## [Task brief]
Output every record word for word.

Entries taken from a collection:

· · · · · · ·

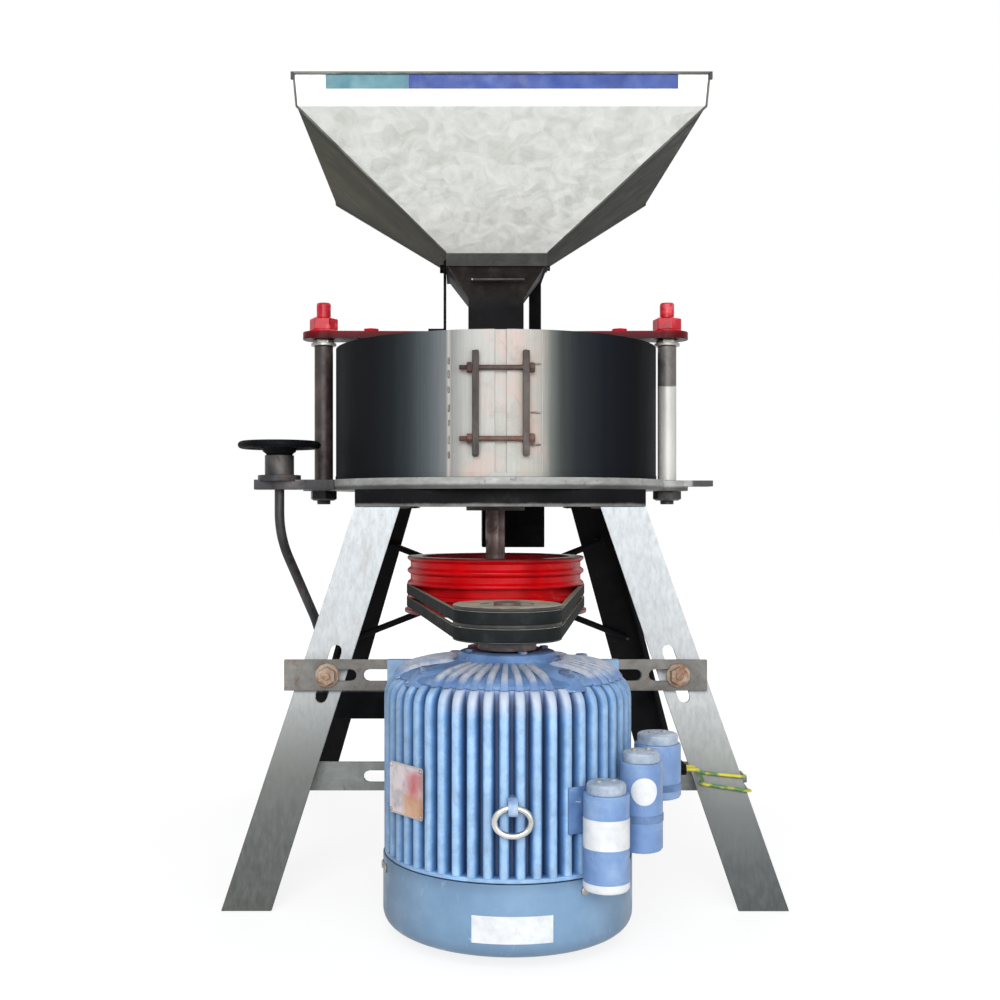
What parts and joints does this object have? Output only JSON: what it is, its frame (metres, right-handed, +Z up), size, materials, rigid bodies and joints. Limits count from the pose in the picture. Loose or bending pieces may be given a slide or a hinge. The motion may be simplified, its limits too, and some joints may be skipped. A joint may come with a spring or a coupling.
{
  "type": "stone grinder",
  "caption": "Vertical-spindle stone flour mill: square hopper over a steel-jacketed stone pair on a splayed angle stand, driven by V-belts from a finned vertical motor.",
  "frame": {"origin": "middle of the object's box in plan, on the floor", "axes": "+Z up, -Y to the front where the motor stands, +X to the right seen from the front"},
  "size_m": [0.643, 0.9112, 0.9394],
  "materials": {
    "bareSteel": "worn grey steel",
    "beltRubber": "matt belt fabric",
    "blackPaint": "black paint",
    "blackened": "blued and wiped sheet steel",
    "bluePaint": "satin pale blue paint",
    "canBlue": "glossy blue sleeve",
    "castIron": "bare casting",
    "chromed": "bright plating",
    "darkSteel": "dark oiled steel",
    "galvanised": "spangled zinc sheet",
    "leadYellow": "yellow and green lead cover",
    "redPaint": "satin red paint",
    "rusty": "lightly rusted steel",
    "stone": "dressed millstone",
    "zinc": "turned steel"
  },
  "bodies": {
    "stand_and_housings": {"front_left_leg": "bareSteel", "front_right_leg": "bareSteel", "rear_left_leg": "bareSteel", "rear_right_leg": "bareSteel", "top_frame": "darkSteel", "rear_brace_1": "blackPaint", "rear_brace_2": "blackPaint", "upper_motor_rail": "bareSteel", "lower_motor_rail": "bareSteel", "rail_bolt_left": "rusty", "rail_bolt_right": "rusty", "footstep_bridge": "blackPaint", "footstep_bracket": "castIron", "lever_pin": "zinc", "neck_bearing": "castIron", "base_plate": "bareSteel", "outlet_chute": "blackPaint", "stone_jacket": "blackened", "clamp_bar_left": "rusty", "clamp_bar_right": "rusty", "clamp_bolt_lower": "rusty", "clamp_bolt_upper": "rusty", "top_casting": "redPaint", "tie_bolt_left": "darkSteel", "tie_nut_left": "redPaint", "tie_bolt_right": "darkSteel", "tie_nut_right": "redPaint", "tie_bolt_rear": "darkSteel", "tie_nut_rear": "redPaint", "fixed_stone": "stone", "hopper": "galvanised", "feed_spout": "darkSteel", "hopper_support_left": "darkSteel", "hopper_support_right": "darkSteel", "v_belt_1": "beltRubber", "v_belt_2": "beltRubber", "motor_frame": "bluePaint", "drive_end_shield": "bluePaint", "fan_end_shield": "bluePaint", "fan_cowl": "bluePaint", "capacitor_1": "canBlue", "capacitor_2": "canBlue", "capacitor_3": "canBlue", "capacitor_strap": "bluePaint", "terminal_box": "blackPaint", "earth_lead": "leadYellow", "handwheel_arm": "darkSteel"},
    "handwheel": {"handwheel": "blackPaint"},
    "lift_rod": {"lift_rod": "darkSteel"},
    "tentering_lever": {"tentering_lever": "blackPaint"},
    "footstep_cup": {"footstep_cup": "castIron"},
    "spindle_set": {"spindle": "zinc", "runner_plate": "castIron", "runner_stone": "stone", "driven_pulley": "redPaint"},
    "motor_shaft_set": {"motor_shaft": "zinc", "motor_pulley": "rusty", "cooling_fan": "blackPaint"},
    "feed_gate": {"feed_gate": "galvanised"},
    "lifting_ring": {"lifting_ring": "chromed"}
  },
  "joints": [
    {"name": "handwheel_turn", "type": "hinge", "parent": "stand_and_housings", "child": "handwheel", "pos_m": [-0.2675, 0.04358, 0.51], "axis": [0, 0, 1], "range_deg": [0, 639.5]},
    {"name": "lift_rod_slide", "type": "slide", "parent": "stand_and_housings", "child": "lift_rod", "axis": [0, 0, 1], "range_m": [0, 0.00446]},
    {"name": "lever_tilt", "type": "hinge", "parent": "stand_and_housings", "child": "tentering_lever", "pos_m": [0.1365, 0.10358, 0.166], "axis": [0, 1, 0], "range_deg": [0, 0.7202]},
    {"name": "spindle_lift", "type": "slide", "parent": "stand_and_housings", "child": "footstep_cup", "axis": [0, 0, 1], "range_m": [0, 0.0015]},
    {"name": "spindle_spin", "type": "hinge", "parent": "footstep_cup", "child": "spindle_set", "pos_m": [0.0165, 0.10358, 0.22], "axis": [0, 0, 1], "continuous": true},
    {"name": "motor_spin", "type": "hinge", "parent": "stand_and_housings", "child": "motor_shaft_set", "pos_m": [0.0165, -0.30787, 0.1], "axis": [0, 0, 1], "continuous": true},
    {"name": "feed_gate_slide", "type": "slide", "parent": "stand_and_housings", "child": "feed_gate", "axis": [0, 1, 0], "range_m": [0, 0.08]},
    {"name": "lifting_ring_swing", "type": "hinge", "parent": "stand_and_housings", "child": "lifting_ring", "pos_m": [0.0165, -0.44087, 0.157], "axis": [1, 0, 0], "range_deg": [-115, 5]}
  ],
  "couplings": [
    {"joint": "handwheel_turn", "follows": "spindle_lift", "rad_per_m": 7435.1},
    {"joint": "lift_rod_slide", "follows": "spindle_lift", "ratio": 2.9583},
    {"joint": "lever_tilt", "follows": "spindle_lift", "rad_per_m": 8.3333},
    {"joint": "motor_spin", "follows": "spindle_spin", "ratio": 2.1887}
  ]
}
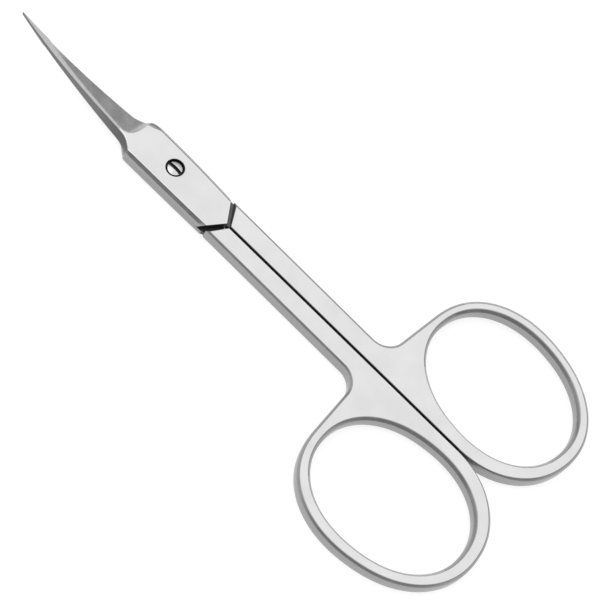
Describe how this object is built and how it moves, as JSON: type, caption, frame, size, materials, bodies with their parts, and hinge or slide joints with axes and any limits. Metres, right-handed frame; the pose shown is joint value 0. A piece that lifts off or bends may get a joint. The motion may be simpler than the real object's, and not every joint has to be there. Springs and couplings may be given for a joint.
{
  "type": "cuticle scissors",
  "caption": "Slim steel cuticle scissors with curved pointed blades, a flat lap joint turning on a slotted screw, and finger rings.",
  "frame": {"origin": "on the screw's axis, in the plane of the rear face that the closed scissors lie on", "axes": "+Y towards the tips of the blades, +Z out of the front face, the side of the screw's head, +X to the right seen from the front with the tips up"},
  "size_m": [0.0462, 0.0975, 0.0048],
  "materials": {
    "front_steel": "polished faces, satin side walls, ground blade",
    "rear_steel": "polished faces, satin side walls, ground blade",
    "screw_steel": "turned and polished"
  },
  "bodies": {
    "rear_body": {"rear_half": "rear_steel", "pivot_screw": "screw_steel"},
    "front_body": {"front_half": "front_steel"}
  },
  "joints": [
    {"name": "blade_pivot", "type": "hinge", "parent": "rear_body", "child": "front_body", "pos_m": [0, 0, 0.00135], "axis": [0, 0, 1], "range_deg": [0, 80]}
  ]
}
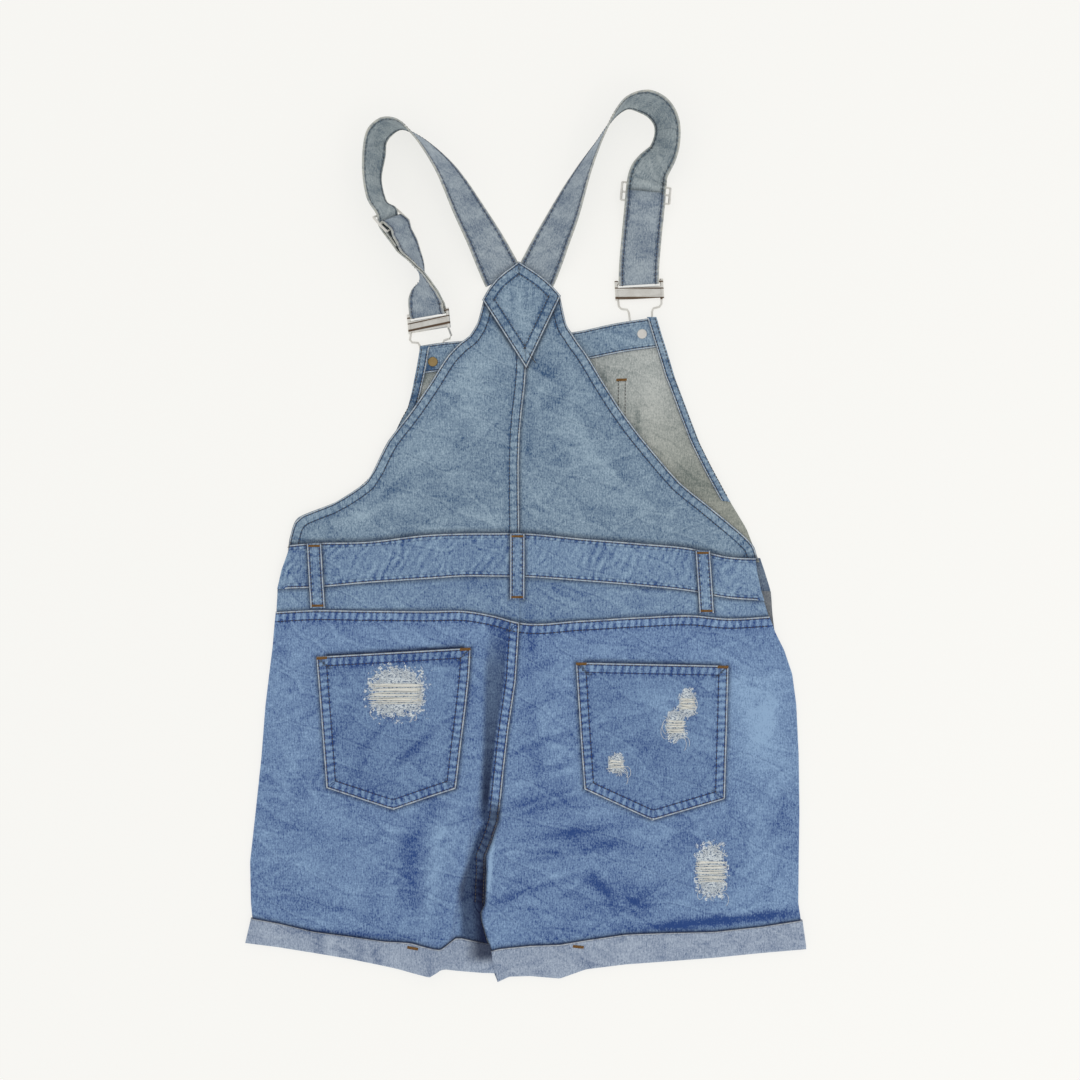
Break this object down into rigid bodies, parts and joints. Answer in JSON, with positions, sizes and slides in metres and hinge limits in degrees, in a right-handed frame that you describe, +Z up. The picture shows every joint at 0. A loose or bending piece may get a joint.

· · · · · · ·

## [Expected output]
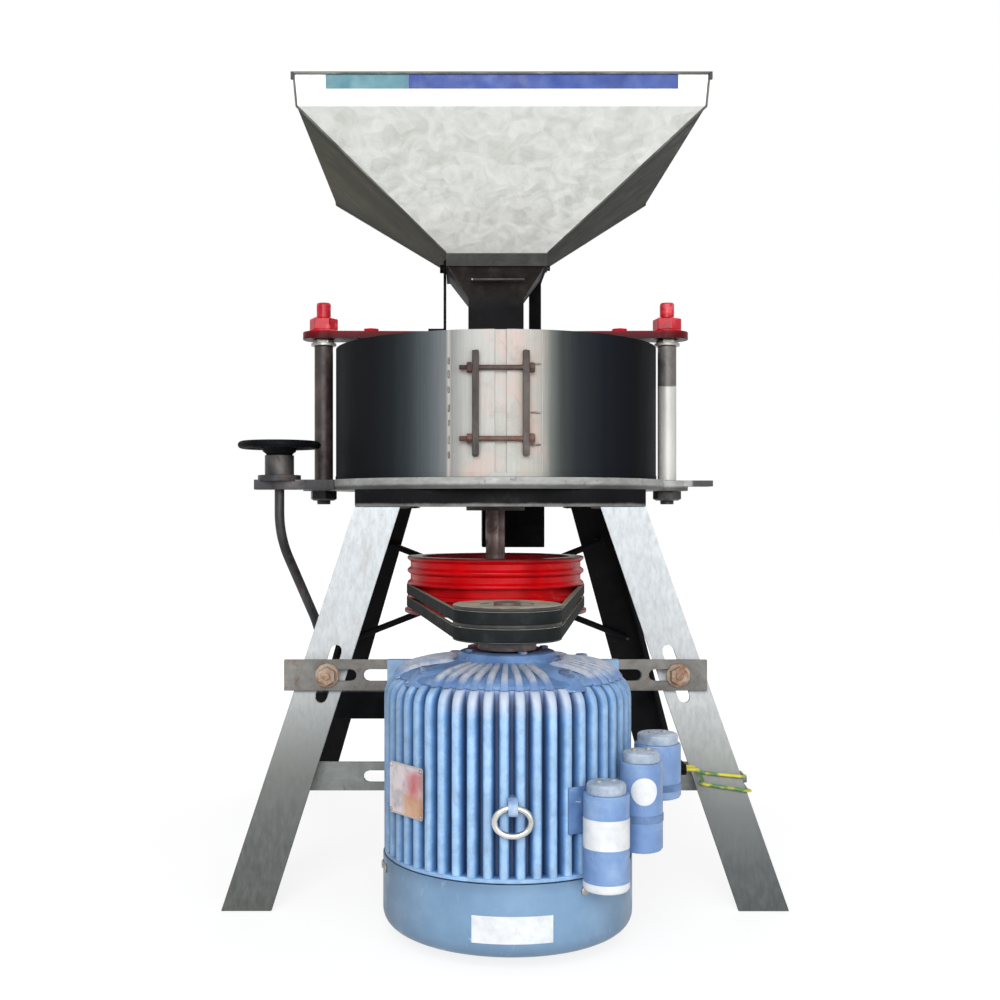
What parts and joints does this object have? Output only JSON: what it is, its frame (metres, right-handed, +Z up), size, materials, rigid bodies and joints. Limits count from the pose in the picture. Loose or bending pieces may be given a slide or a hinge. The motion may be simplified, its limits too, and some joints may be skipped. A joint may come with a spring or a coupling.
{
  "type": "stone grinder",
  "caption": "Vertical-spindle stone flour mill: square hopper over a steel-jacketed stone pair on a splayed angle stand, driven by V-belts from a finned vertical motor.",
  "frame": {"origin": "middle of the object's box in plan, on the floor", "axes": "+Z up, -Y to the front where the motor stands, +X to the right seen from the front"},
  "size_m": [0.643, 0.9112, 0.9394],
  "materials": {
    "bareSteel": "worn grey steel",
    "beltRubber": "matt belt fabric",
    "blackPaint": "black paint",
    "blackened": "blued and wiped sheet steel",
    "bluePaint": "satin pale blue paint",
    "canBlue": "glossy blue sleeve",
    "castIron": "bare casting",
    "chromed": "bright plating",
    "darkSteel": "dark oiled steel",
    "galvanised": "spangled zinc sheet",
    "leadYellow": "yellow and green lead cover",
    "redPaint": "satin red paint",
    "rusty": "lightly rusted steel",
    "stone": "dressed millstone",
    "zinc": "turned steel"
  },
  "bodies": {
    "stand_and_housings": {"front_left_leg": "bareSteel", "front_right_leg": "bareSteel", "rear_left_leg": "bareSteel", "rear_right_leg": "bareSteel", "top_frame": "darkSteel", "rear_brace_1": "blackPaint", "rear_brace_2": "blackPaint", "upper_motor_rail": "bareSteel", "lower_motor_rail": "bareSteel", "rail_bolt_left": "rusty", "rail_bolt_right": "rusty", "footstep_bridge": "blackPaint", "footstep_bracket": "castIron", "lever_pin": "zinc", "neck_bearing": "castIron", "base_plate": "bareSteel", "outlet_chute": "blackPaint", "stone_jacket": "blackened", "clamp_bar_left": "rusty", "clamp_bar_right": "rusty", "clamp_bolt_lower": "rusty", "clamp_bolt_upper": "rusty", "top_casting": "redPaint", "tie_bolt_left": "darkSteel", "tie_nut_left": "redPaint", "tie_bolt_right": "darkSteel", "tie_nut_right": "redPaint", "tie_bolt_rear": "darkSteel", "tie_nut_rear": "redPaint", "fixed_stone": "stone", "hopper": "galvanised", "feed_spout": "darkSteel", "hopper_support_left": "darkSteel", "hopper_support_right": "darkSteel", "v_belt_1": "beltRubber", "v_belt_2": "beltRubber", "motor_frame": "bluePaint", "drive_end_shield": "bluePaint", "fan_end_shield": "bluePaint", "fan_cowl": "bluePaint", "capacitor_1": "canBlue", "capacitor_2": "canBlue", "capacitor_3": "canBlue", "capacitor_strap": "bluePaint", "terminal_box": "blackPaint", "earth_lead": "leadYellow", "handwheel_arm": "darkSteel"},
    "handwheel": {"handwheel": "blackPaint"},
    "lift_rod": {"lift_rod": "darkSteel"},
    "tentering_lever": {"tentering_lever": "blackPaint"},
    "footstep_cup": {"footstep_cup": "castIron"},
    "spindle_set": {"spindle": "zinc", "runner_plate": "castIron", "runner_stone": "stone", "driven_pulley": "redPaint"},
    "motor_shaft_set": {"motor_shaft": "zinc", "motor_pulley": "rusty", "cooling_fan": "blackPaint"},
    "feed_gate": {"feed_gate": "galvanised"},
    "lifting_ring": {"lifting_ring": "chromed"}
  },
  "joints": [
    {"name": "handwheel_turn", "type": "hinge", "parent": "stand_and_housings", "child": "handwheel", "pos_m": [-0.2675, 0.04358, 0.51], "axis": [0, 0, 1], "range_deg": [0, 639.5]},
    {"name": "lift_rod_slide", "type": "slide", "parent": "stand_and_housings", "child": "lift_rod", "axis": [0, 0, 1], "range_m": [0, 0.00446]},
    {"name": "lever_tilt", "type": "hinge", "parent": "stand_and_housings", "child": "tentering_lever", "pos_m": [0.1365, 0.10358, 0.166], "axis": [0, 1, 0], "range_deg": [0, 0.7202]},
    {"name": "spindle_lift", "type": "slide", "parent": "stand_and_housings", "child": "footstep_cup", "axis": [0, 0, 1], "range_m": [0, 0.0015]},
    {"name": "spindle_spin", "type": "hinge", "parent": "footstep_cup", "child": "spindle_set", "pos_m": [0.0165, 0.10358, 0.22], "axis": [0, 0, 1], "continuous": true},
    {"name": "motor_spin", "type": "hinge", "parent": "stand_and_housings", "child": "motor_shaft_set", "pos_m": [0.0165, -0.30787, 0.1], "axis": [0, 0, 1], "continuous": true},
    {"name": "feed_gate_slide", "type": "slide", "parent": "stand_and_housings", "child": "feed_gate", "axis": [0, 1, 0], "range_m": [0, 0.08]},
    {"name": "lifting_ring_swing", "type": "hinge", "parent": "stand_and_housings", "child": "lifting_ring", "pos_m": [0.0165, -0.44087, 0.157], "axis": [1, 0, 0], "range_deg": [-115, 5]}
  ],
  "couplings": [
    {"joint": "handwheel_turn", "follows": "spindle_lift", "rad_per_m": 7435.1},
    {"joint": "lift_rod_slide", "follows": "spindle_lift", "ratio": 2.9583},
    {"joint": "lever_tilt", "follows": "spindle_lift", "rad_per_m": 8.3333},
    {"joint": "motor_spin", "follows": "spindle_spin", "ratio": 2.1887}
  ]
}
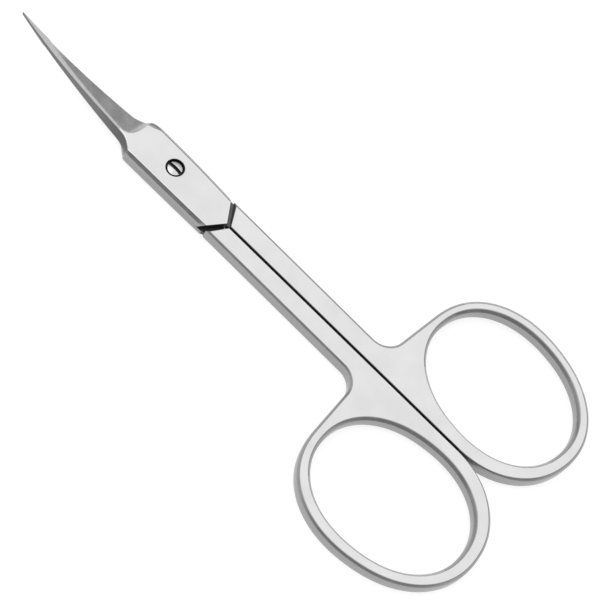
Describe how this object is built and how it moves, as JSON: type, caption, frame, size, materials, bodies with their parts, and hinge or slide joints with axes and any limits. Metres, right-handed frame; the pose shown is joint value 0. A piece that lifts off or bends may get a joint. The motion may be simpler than the real object's, and not every joint has to be there. Springs and couplings may be given for a joint.
{
  "type": "cuticle scissors",
  "caption": "Slim steel cuticle scissors with curved pointed blades, a flat lap joint turning on a slotted screw, and finger rings.",
  "frame": {"origin": "on the screw's axis, in the plane of the rear face that the closed scissors lie on", "axes": "+Y towards the tips of the blades, +Z out of the front face, the side of the screw's head, +X to the right seen from the front with the tips up"},
  "size_m": [0.0462, 0.0975, 0.0048],
  "materials": {
    "front_steel": "polished faces, satin side walls, ground blade",
    "rear_steel": "polished faces, satin side walls, ground blade",
    "screw_steel": "turned and polished"
  },
  "bodies": {
    "rear_body": {"rear_half": "rear_steel", "pivot_screw": "screw_steel"},
    "front_body": {"front_half": "front_steel"}
  },
  "joints": [
    {"name": "blade_pivot", "type": "hinge", "parent": "rear_body", "child": "front_body", "pos_m": [0, 0, 0.00135], "axis": [0, 0, 1], "range_deg": [0, 80]}
  ]
}
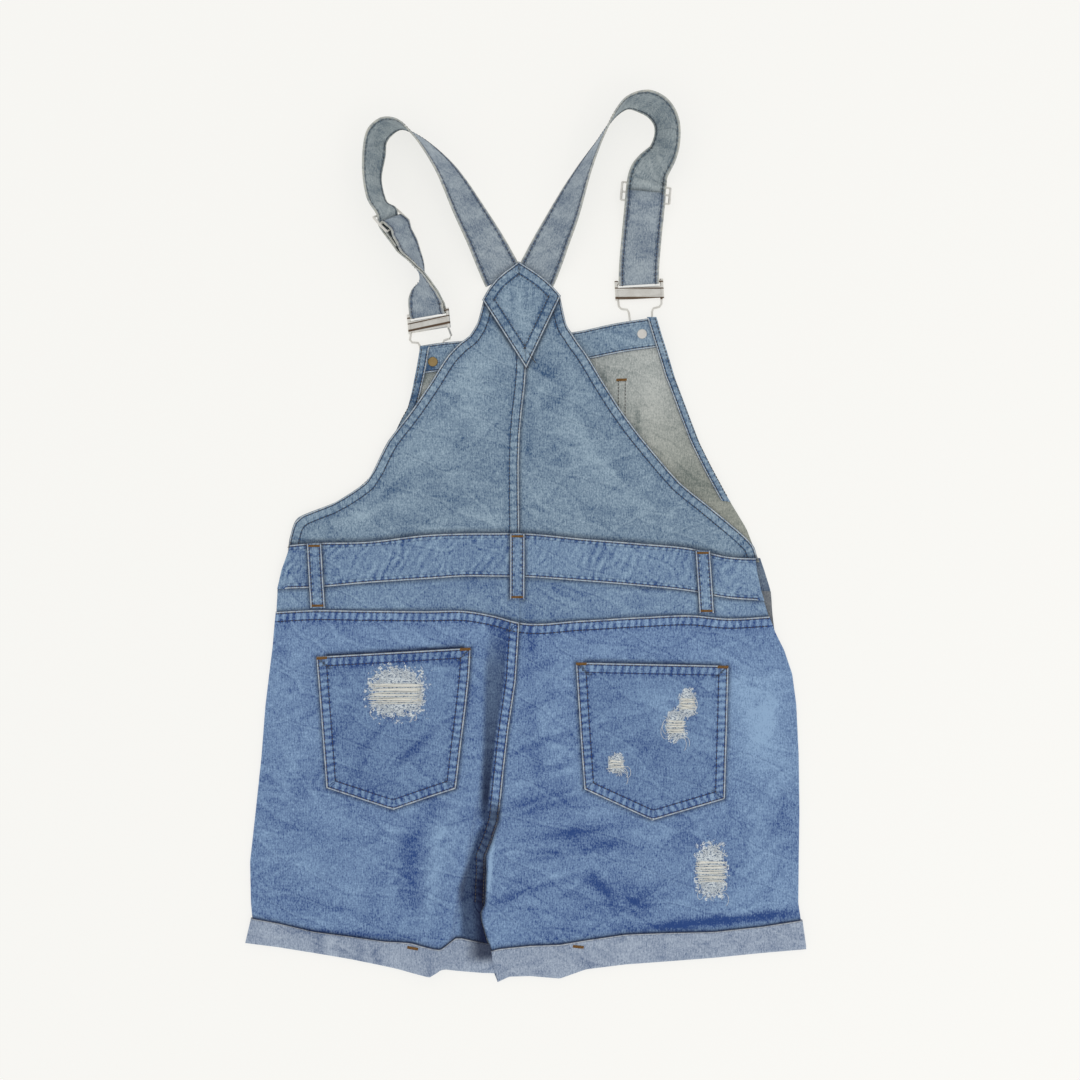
Break this object down into rigid bodies, parts and joints. Answer in JSON, with positions, sizes and slides in metres and hinge limits in degrees, in a right-handed frame that you describe, +Z up. The picture shows every joint at 0. A loose or bending piece may get a joint.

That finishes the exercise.